Grandma languished in the folding and other departments, where she “never did make production,” the suggested rate of output. Although those who exceeded production were paid extra, those who fell below it weren’t paid less, just hounded a little by the boss and those down the line. Some fussed at her meticulous slowness, so a friend transferred her to boxing and bagging or sometimes sample work, which required the attention to detail that brought down her speed in the other jobs.

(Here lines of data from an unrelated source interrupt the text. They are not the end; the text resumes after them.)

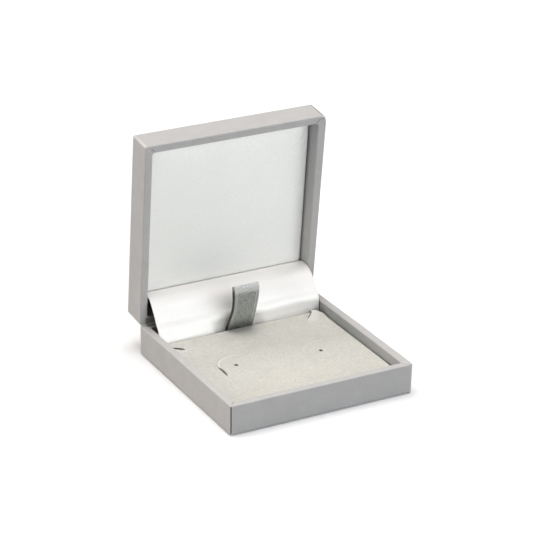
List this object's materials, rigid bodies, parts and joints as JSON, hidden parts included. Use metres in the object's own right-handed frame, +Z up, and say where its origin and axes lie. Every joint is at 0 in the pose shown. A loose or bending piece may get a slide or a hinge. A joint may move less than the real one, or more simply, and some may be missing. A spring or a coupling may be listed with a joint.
{
  "type": "earring box",
  "caption": "Square wrapped earring box standing open: hinged lid with a padded satin panel, satin flap over the hinge, and a lift-out flocked insert with a ribbon pull.",
  "frame": {"origin": "middle of the flat underside of the base", "axes": "+Z up, +X to the right seen from the front, +Y from the front to the hinge"},
  "size_m": [0.09, 0.1031, 0.1048],
  "materials": {
    "wrap": "matt grey leatherette paper",
    "board": "grey board",
    "underside_paper": "matt paper",
    "steel": "bright rolled steel",
    "satin": "white satin",
    "card": "folding card",
    "foam": "soft foam",
    "velour": "flocked velour",
    "ribbon": "grosgrain"
  },
  "bodies": {
    "base": {"base_carcass": "board", "base_wrap": "wrap", "base_underside_sheet": "underside_paper", "hinge_base_leaf": "steel", "hinge_pin": "steel", "base_rivet_1": "steel", "base_rivet_2": "steel", "satin_flap": "satin", "snap_spring_left": "steel", "snap_spring_right": "steel"},
    "lid": {"lid_carcass": "board", "lid_wrap": "wrap", "hinge_lid_leaf": "steel", "lid_rivet_1": "steel", "lid_rivet_2": "steel", "lid_pad_card": "card", "lid_pad_foam": "foam", "lid_pad_cover": "satin"},
    "insert": {"insert_card": "card", "insert_velour": "velour", "pull_ribbon": "ribbon"}
  },
  "joints": [
    {"name": "lid_hinge", "type": "hinge", "parent": "base", "child": "lid", "pos_m": [0, 0.0447, 0.01435], "axis": [1, 0, 0], "range_deg": [0, 84.8], "deforming": ["satin_flap", "snap_spring_left", "snap_spring_right", "pull_ribbon"]},
    {"name": "insert_lift", "type": "slide", "parent": "base", "child": "insert", "axis": [0, 0, 1], "range_m": [0, 0.01]}
  ]
}
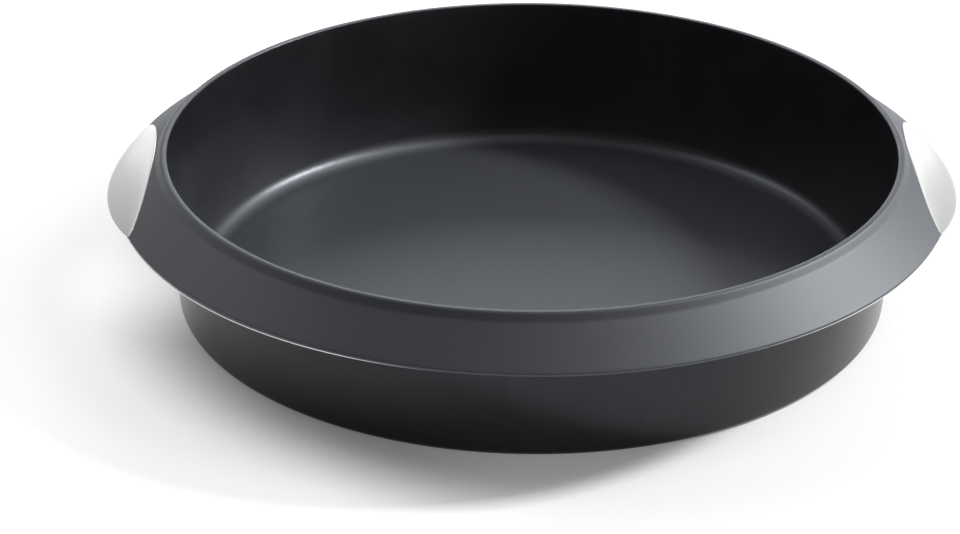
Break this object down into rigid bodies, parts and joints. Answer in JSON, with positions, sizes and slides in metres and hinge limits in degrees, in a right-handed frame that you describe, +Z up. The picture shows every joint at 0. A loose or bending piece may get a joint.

“The samples, now, they had to be perfect,” says Grandma as if conjuring in her mind the image of rows and rows of neat folds, “and we packed them special, so they wouldn’t get wrinkled.” She describes the very specific layout of a long sample box. Collar to side? Button to button? Collar to other side? Side to side? I asked her to repeat, but the sad fact is that I will probably never understand. The pressure was still on; this work made her nervous.

“But did anything weird happen?” I persist, as though my original question were all I wanted to know. Grandma thinks about it. I’ll try to replicate her words pretty nearly here. “Well, there was a lady that come in wanting to work here, and the boss, Dewey, was asking her some questions. I don’t know how he figured this out, but he had a suspicion, and he said, ‘Are you pregnant?’ ’cause he didn’t want a pregnant lady working there. And I guess she didn’t want to admit it, so she said, ‘Well, I think I’m getting that way.’ And it was all around the factory by dinnertime” (lunch.)

“Well, did she get the job?”

“Yes, she did.”

At last the factory rattled Grandma’s nerves too much. Instead of the stressful job of blouse manufacturing, she took up the much easier job of visiting sick people in three states, cooking enormous breakfasts for hordes of saw-millers, and raising a family.

“Did you hate working with fabric after that?”

“No, I still made quilt patches for a good long while,” she replies, “like the Dutch Girl pattern.”

Something hesitates in her voice when she tells me you know the girl on the quilt is Dutch because of her bonnet.

“So none of this soured you on fabric, or blouses?”

She smiles. I notice that she is wearing a sweater.